胃痛や下痢が続く?ストレス性胃腸炎の代表的な症状と対処法を解説
「ストレスを感じるとお腹が痛くなる」「胃がムカムカして食欲がない」――そんな経験はありませんか? 実は、精神的なストレスが胃や腸に直接影響を及ぼすことがあります。それが「ストレス性胃腸炎」です。 この病気は、目に見える炎症やウイルス感染がなくても症状が現れる「機能性消化管障害」の一種であり、現代社会で増加傾向にあります。
この記事では、ストレス性胃腸炎の代表的な症状とされる「機能性ディスペプシア(FD)」と「過敏性腸症候群(IBS)」について詳しく解説します。 あなたの胃腸の不調がストレスと関係しているのか、理解を深めるきっかけになるでしょう。
ストレス性胃腸炎の代表的な症状
ストレス性胃腸炎は精神的ストレスによって引き起こされる胃腸障害で、「機能性消化管障害」の一つとされています。 食物や病原菌、ウイルスなどが原因となる一般的な胃腸炎に対し、機能性消化管障害は「明らかな疾患がないのにもかかわらず慢性的に胃腸の症状をきたす疾患」であり「腹部症状や徴候があるのにその原因が不明である疾患」です[1]。
このように特定の原因が見当たらない疾患の場合、ストレスが症状のきっかけになっているケースが少なくありません。 また一般的な胃腸炎で腸内環境が崩れた結果、神経的な制御が影響を受けて(制御力が乱れて)ストレス性の胃腸炎につながることもあります。
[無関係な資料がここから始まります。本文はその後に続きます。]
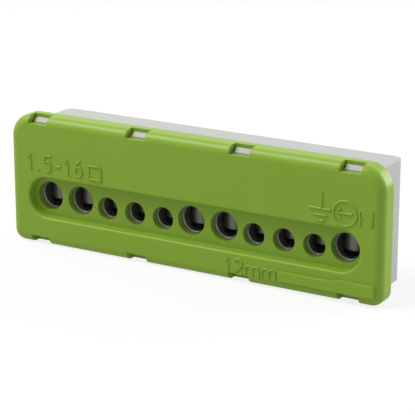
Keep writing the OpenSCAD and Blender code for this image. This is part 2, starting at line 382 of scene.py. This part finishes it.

なおストレス性胃腸炎は、主に胃の症状を中心とする「機能性ディスペプシア(FD)」と、腸の症状を中心とする「過敏性腸症候群(IBS)」に分けられます。
機能性ディスペプシア(FD)の症状
明らかな原因が見当たらないのに胃が痛んだり不快感を感じたりする場合、機能性ディスペプシア(FDの可能性が考えられるでしょう。 具体的な症状としては以下のようなものが挙げられます。
- 吐き気
- 嘔吐
- 胃もたれ
- 食欲不振
- 胃酸過多
どのような症状が現れるかは人それぞれです。 ただし「心窩部痛(みぞおちが痛い)」「心窩部灼熱感(みぞおちが焼ける)」「食後膨満感(食後に胃がもたれる)」「早期膨満感(すぐに満腹になる)」の四つの症状のうち、どれか一つ以上の症状が6カ月以上前に発症して、慢性的に続く(目安として3カ月以上)場合は機能性ディスペプシア(FD)と診断されます[2]。
過敏性腸症候群(IBS)の症状
明らかな原因はないのにおなかの痛みや不快感があり、便秘や下痢を伴う場合は過敏性腸症候群(IBS)が疑われます。 具体的には最近の3カ月間で、以下のうち一つか二つ以上の項目に当てはまる腹痛が週に平均1回以上続く場合、過敏性腸症候群(IBS)です。
- 排便と関連する
- 排便頻度の変化と関連する
- 便の形状の変化と関連する
なお便の形状により、過敏性腸症候群(IBS)IBSは以下の四つに分類されます [3] 。
便秘型
腸がけいれんを起こすことで便秘気味になり、さらに腹痛の症状を伴います。排便するには強くいきむ必要があり、排便しても残便感が残ったり、痔の発症につながることもあります。下痢型
激しい腹痛に下痢の症状が加わります。排便後は症状が治まりますが、1日のなかで何回も症状を繰り返すこともあります。混合型
上記の下痢型と便秘型を交互に繰り返している状態です。分類不能型
下痢や便秘以外、例えば膨満感や腹鳴(おなかがなること)、不意のガス(おなら)などが症状として現れるケースは、分類不能型に割り振られます。
まとめ
いかがでしたでしょうか。 ストレス性胃腸炎は、明確な原因が特定できないにもかかわらず、胃痛・下痢・食欲不振などの症状が慢性的に続くことが特徴です。
主に「機能性ディスペプシア(FD)」と「過敏性腸症候群(IBS)」の2タイプに分けられ、ストレスの影響が大きいとされています。 症状のパターンを理解しておくことで、病院を受診するタイミングや生活改善の方向性をつかみやすくなります。